Allen's views may be extreme, but they do reflect those of part of the black community, said Hutchinson. "Many blacks fear legalization could lead to greater drug use, crime and violence," he observed. "Others agree that legalization would do just the opposite."
While Allen declared himself confident Prop. 19 would be defeated in the fall, his role in the eventual outcome will probably be insignificant, said veteran scene-watchers. "I think the Bishop is basically a one-man band," scoffed Dale Gieringer, head of California NORML. "He's got his church there in Sacramento, and I've only ever encountered him at legislative hearings. I heard him give passionate but ludicrous testimony about how pot should remain illegal because he almost ruined himself with drugs in a market where drugs were illegal."
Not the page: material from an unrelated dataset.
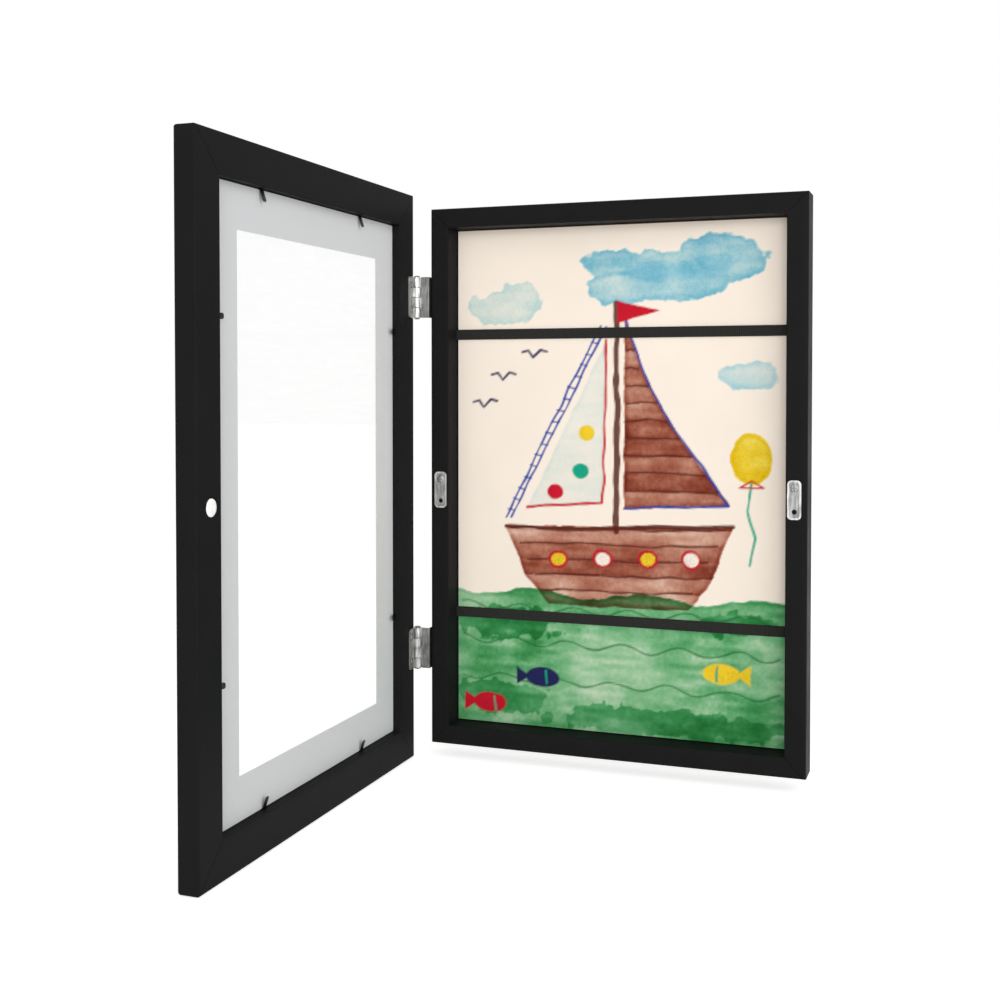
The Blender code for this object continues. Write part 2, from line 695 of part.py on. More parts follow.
def hinge_rods(name, spans, radius, turn=0):
    """Rods on the hinge line, one over each span, with their facets turned about it."""
    bm = bmesh.new()
    place = Matrix.Translation(HINGE_LINE) @ Matrix.Rotation(turn, 4, "Z")
    for start, stop in spans:
        turned(bm, rod_profile(radius, start, stop), ROUND_STEPS, place)
    return new_piece(name, bm)


def make_hinge(name, level, pivot, stile):
    """One butt hinge: a leaf on the box's side, a leaf in the door's inner face, and the pin."""
    low = level - HINGE_HEIGHT / 2
    high = level + HINGE_HEIGHT / 2

    leg_face = -BOX_WIDTH / 2 - REST_GAP
    half = LEAF_THICKNESS / 2
    outline = [
        (HINGE_LINE.x, HINGE_LINE.y - half),
        (leg_face, HINGE_LINE.y - half),
        (leg_face, BOX_FRONT + BOX_LEAF_LEG),
        (leg_face - LEAF_THICKNESS, BOX_FRONT + BOX_LEAF_LEG),
        (leg_face - LEAF_THICKNESS, HINGE_LINE.y + half),
        (HINGE_LINE.x, HINGE_LINE.y + half),
    ]
    bm = bmesh.new()
    prism(bm, outline, low, high)
    round_leaf_corners(bm, 1, BOX_FRONT + BOX_LEAF_LEG, 0)
    box_leaf = new_piece(name + "_box_leaf", bm, "nickel_steel", smooth=True)

    edge = -DOOR_WIDTH / 2 + DOOR_LEAF_WIDTH
    bm = bmesh.new()
    box_low_high(bm, (HINGE_LINE.x, DOOR_REAR - LEAF_THICKNESS, low), (edge, DOOR_REAR, high))
    round_leaf_corners(bm, 0, edge, 1)
    door_leaf = new_piece(name + "_door_leaf", bm, "nickel_steel", smooth=True)

    bm = bmesh.new()
    mortise_low = (-DOOR_WIDTH / 2 - CUT_OVERRUN, DOOR_REAR - LEAF_THICKNESS - REST_GAP, low - REST_GAP)
    box_low_high(bm, mortise_low, (edge + REST_GAP, DOOR_REAR + CUT_OVERRUN, high + REST_GAP))
    mortise = new_piece(name + "_mortise", bm)
    combine(stile, mortise)
    tools = [door_leaf, mortise]

    beyond = (low - CUT_OVERRUN, high + CUT_OVERRUN)
    for leaf, owner in ((door_leaf, 0), (box_leaf, 1)):
        roots = knuckle_spans(owner, low, KNUCKLE_GAP / 2 + KNUCKLE_ROOT_STEP)
        spaces = spans_between(roots, *beyond)
        clear_radius = KNUCKLE_RADIUS + LEAF_KNUCKLE_CLEARANCE
        relief = hinge_rods(leaf.name + "_relief", spaces, clear_radius, HALF_FACET)
        spans = knuckle_spans(owner, low, KNUCKLE_GAP / 2)
        knuckles = hinge_rods(leaf.name + "_knuckles", spans, KNUCKLE_RADIUS)
        bore = hinge_rods(leaf.name + "_bore", [beyond], PIN_RADIUS + PIN_CLEARANCE, HALF_FACET)
        combine(leaf, relief)
        combine(leaf, knuckles, "UNION")
        combine(leaf, bore)
        if leaf is door_leaf:
            tools += [relief, knuckles, bore]
    hang(pivot, *tools)

    bm = bmesh.new()
    start = low - REST_GAP
    stop = high + REST_GAP
    profile = [
        (0, start - PIN_HEAD_HEIGHT), (PIN_HEAD_RADIUS, start - PIN_HEAD_HEIGHT),
        (PIN_HEAD_RADIUS, start), (PIN_RADIUS, start),
        (PIN_RADIUS, stop), (PIN_HEAD_RADIUS, stop),
        (PIN_HEAD_RADIUS, stop + PIN_HEAD_HEIGHT), (0, stop + PIN_HEAD_HEIGHT),
    ]
    turned(bm, profile, ROUND_STEPS, Matrix.Translation(HINGE_LINE))
    new_piece(name + "_pin", bm, "nickel_steel", smooth=True)
    return box_leaf, door_leaf


def round_leaf_corners(bm, axis, far, thickness_axis):
    """Round the two corners at a leaf's far end, whose short edges run through its thickness."""
    corners = []
    for edge in bm.edges:
        ends = [vert.co for vert in edge.verts]
        at_far_end = all(abs(end[axis] - far) < LEAF_THICKNESS / 10 for end in ends)
        run = (ends[0] - ends[1]).normalized()
        if at_far_end and abs(run[thickness_axis]) > 0.9:
            corners.append(edge)
    bmesh.ops.bevel(
        bm, geom=corners, offset=LEAF_CORNER_RADIUS, segments=CORNER_STEPS, affect="EDGES", profile=0.5)


def make_hinges(pivot, box_bars, door_bars):
    """Both hinges and the screws of their leaves."""
    box_targets = [box_bars["stile_left"]]
    door_targets = [door_bars["stile_left"]]
    box_screws = {}
    door_screws = {}
    box_x = -BOX_WIDTH / 2 - REST_GAP - LEAF_THICKNESS + SCREW_SINK
    box_y = BOX_FRONT + BOX_LEAF_LEG / 2
    door_x = -DOOR_WIDTH / 2 + DOOR_LEAF_WIDTH / 2
    for name, level in HINGE_HEIGHTS.items():
        box_leaf, door_leaf = make_hinge(name, level, pivot, door_bars["stile_left"])
        box_targets.append(box_leaf)
        door_targets.append(door_leaf)
        for side, label in ((-1, "lower"), (1, "upper")):
            spot = level + side * HINGE_SCREW_SPREAD
            box_screws[f"{name}_box_screw_{label}"] = (box_x, box_y, spot)
            door_screws[f"{name}_door_screw_{label}"] = (door_x, DOOR_REAR - SCREW_SINK, spot)
    profile = countersunk_profile(HINGE_SCREW)
    hole = countersunk_profile(HINGE_SCREW, REST_GAP, CUT_OVERRUN)
    fasten(box_screws, profile, hole, ALONG_X, box_targets)
    fasten(door_screws, profile, hole, ALONG_MINUS_Y, door_targets, pivot)


def build():
    clear_scene()
    box_bars = make_box()
    make_back(box_bars)
    make_papers()
    make_bands(box_bars)
    make_strike_plates(box_bars)
    make_hangers(box_bars)
    pivot = make_door_pivot()
    door_bars = make_door_frame(pivot)
    make_panels(pivot)
    make_tabs(pivot, door_bars)
    make_magnet(pivot, door_bars)
    make_hinges(pivot, box_bars, door_bars)


build()
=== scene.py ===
"""Finish of a front-opening frame for children's paintings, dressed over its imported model.

The bars, the mat, the clear panel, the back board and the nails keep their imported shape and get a
finish here. The painted sheet, the elastic bands, the pressed plates and hinge leaves, the tabs, the
screws, the hinge pins and the magnet are made here in finer shape and stand for their solids. The
dark glue in the mitres is made here only.
"""

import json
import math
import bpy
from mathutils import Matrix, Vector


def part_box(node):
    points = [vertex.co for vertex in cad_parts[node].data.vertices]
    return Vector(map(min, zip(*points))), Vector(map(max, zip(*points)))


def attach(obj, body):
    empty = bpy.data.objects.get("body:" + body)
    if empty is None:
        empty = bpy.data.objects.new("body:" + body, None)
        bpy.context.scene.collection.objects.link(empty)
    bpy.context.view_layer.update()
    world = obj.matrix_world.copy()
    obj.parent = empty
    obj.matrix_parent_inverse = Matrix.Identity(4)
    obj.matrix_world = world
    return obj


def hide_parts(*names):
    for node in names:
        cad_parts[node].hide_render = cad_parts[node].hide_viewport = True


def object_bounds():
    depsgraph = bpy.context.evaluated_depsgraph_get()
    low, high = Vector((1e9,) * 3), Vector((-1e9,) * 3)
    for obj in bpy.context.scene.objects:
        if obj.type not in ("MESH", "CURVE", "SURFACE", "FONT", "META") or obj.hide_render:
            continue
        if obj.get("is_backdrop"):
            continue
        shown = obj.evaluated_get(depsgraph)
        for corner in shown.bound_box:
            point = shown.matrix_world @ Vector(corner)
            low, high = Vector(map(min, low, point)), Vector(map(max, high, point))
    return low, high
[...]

Gieringer doubted that Bishop Allen would have much impact one way or the other. "His stuff will resonate with his crowd and some religious people, but positions are already fairly fixed. People are either for or against, and the undecided vote is small," he said. "I don't think an angry black preacher is going to have much impact on them."
Will California's black population support Prop. 19? We will find out on Election Day, but the Bishop Allen notwithstanding, support for marijuana legalization in the community is strong. Whether more of it can be won over to Prop. 19 itself, the next few months will tell the new DPA report and the endorsement by the state NAACP are a good start.